Dobór optymalnej struktury w organizacji zorientowanej projektowo 159
Uważa się, że struktury funkcjonalne dobrze sprawdzają się w stabilnym otoczeniu, jednak nie we współczesnej turbulentnej i bardzo złożonej rzeczywistości gospodarczej. Nowoczesne organizacje w gospodarce opartej na wiedzy powinny być organizowane w formie sieci powiązanych za sobą małych zespołów o sporej autonomii [B. Kaczmarek 2010, s. 103 i nast].
Badania empiryczne pokazują ogólną tendencję do przesuwania się struktur organizacyjnych w stronę ich uelastycznienia, delegując coraz więcej odpowiedzialności pracownikom na niższych szczeblach, przekazując im możliwość decydowania o zakresie i sposobie realizowanych zadań, a także zachęcania ich do samodzielnego rozwiązywania pojawiających się problemów [K. Gadomska-Li-la, A.L. Platonoff, A. Rudawska 2010, s. 67],
Z punktu widzenia właściwego zarządzana wiedzą, struktura organizacyjna powinna się cechować: decentralizacją, spłaszczoną hierarchią, orientacją na pracę zespołową, niską formalizacją i wysoką elastycznością [S. Flaszewska, M. Kłos. 2014, s. 19 i nast.].
Przytoczeni powyżej autorzy zdają się promować strukturę projektową (organiczną), przeciwstawiając ją krytykowanej strukturze funkcjonalnej (mechani-stycznej). Rysują oni obraz organizacji, w której kierownicy projektów zarządzają podległymi sobie zespołami i podlegają bezpośrednio zarządowi lub prezesowi.

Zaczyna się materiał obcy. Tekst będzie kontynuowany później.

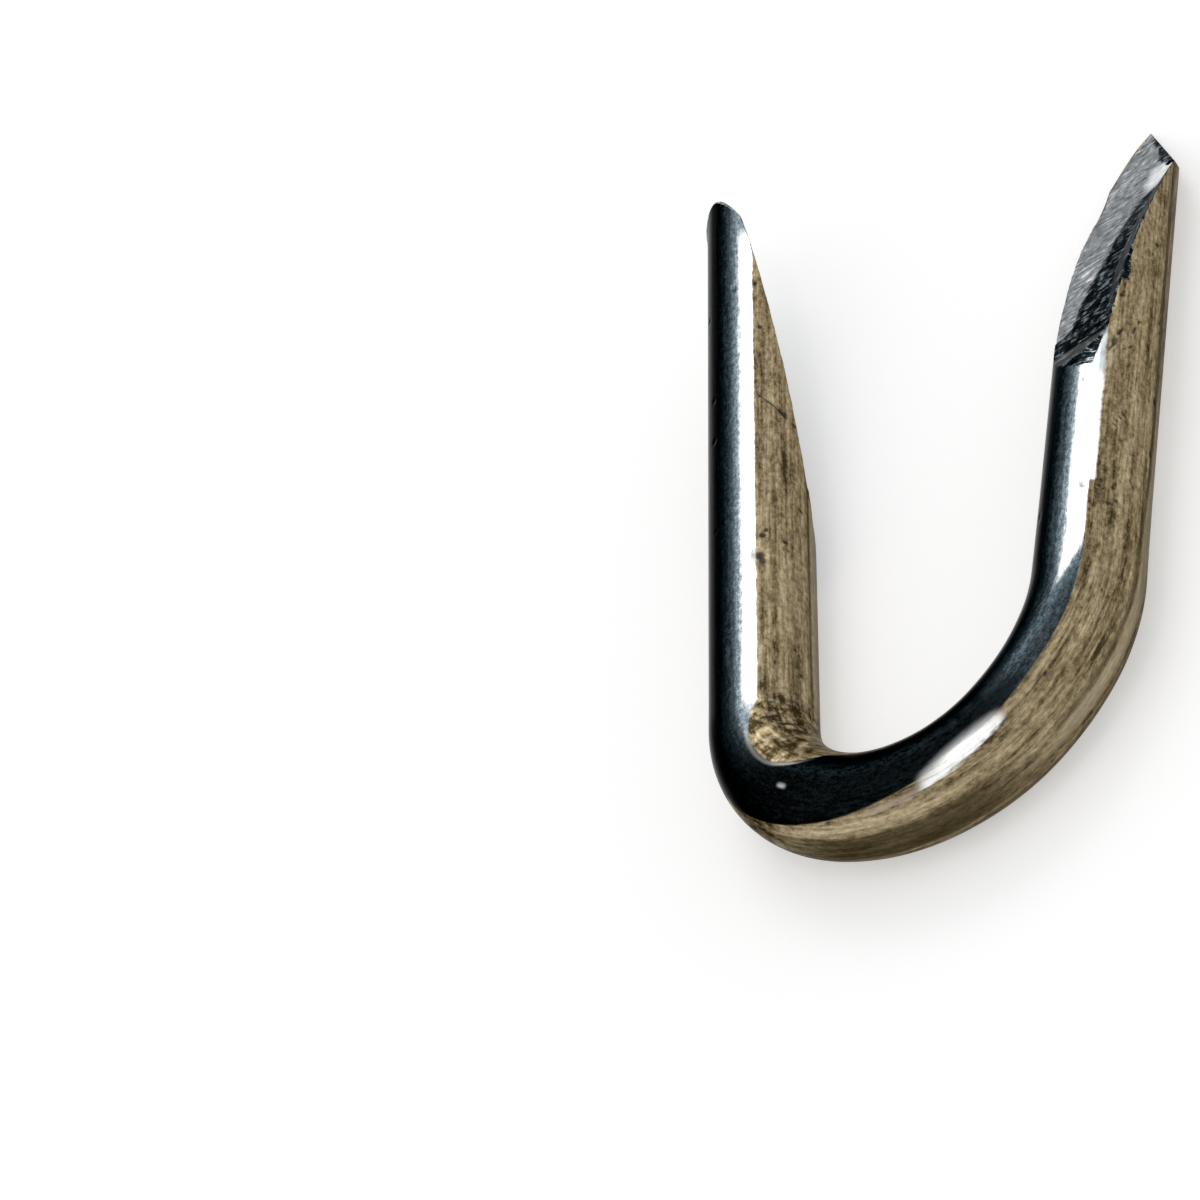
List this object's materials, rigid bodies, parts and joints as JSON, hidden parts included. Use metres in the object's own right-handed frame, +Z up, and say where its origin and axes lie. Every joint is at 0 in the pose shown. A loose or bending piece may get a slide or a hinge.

W taki właśnie sposób autor zorganizował własną firmę działającą w branży IT. Niewielkie przedsiębiorstwo, bazujące na kompetencjach programistycznych jego twórcy i kilkunastu osobach dopiero rozpoczynających swoją informatyczną karierę, podzielone było na trzy zespoły projektowe, tworzące oprogramowanie na urządzenia mobilne. Choć każdy z realizowanych projektów był unikalny, w każdym potrzebny był podobny zakres kompetencji technicznych i każdy z zespołów takim wachlarzem właśnie dysponował.
Należy' podkreślić, iż autor, tworząc własną firmę nie prowadził zaawansowanych badań literaturowych na temat teorii organizacji. Przyjęta w przedsiębiorstwie struktura wydawał się być „naturalną” i „ogólnie przyjętą” w branży wysokich technologii. Wydzielanie w takiej organizacji działów funkcjonalnych, które zajmowałyby się tworzeniem poszczególnych fragmentów oprogramowania wydawało się nie tyle bezużyteczne, co wręcz niemożliwe. Każdy projekt wielokrotnie ewoluował w trakcie jego realizacji, na skutek zarówno pojawiających sie problemów technicznych, jak i zmian oczekiwań klienta. Bez elastyczności i zapewnienia pełnej autonomii kierownikom projektów niemożliwe byłoby, jak sie zdaje, sprostanie wymaganiom rynku.
Z tego punktu widzenia doświadczenia autora zdają się w pełni potwierdzać poglądy prezentowane w przytaczanej literaturze. Zupełnie odmienne doświadczenia płyną jednak z doświadczeń, jakie autor zdobył kierując kołem naukowym i dużą ogólnopolską organizacją studencką.
Autor ponad 10 lat temu wstąpił w szeregi organizacji, która podobnie jak większość kół naukowych zorientowana była na realizację projektów i podobnie, jak firma informatyczna posiadała strukturę typowo projektową, co często wydaje się „naturalnym” i „oczywistym” rozwiązaniem dla zarządów kól naukowych, z którymi autor prowadził na ten temat rozmowy.
Prawie każdy realizowany w kole czy organizacji projekt polegał na przeprowadzeniu określonego wydarzenia („eventu”), skierowanego do studentów.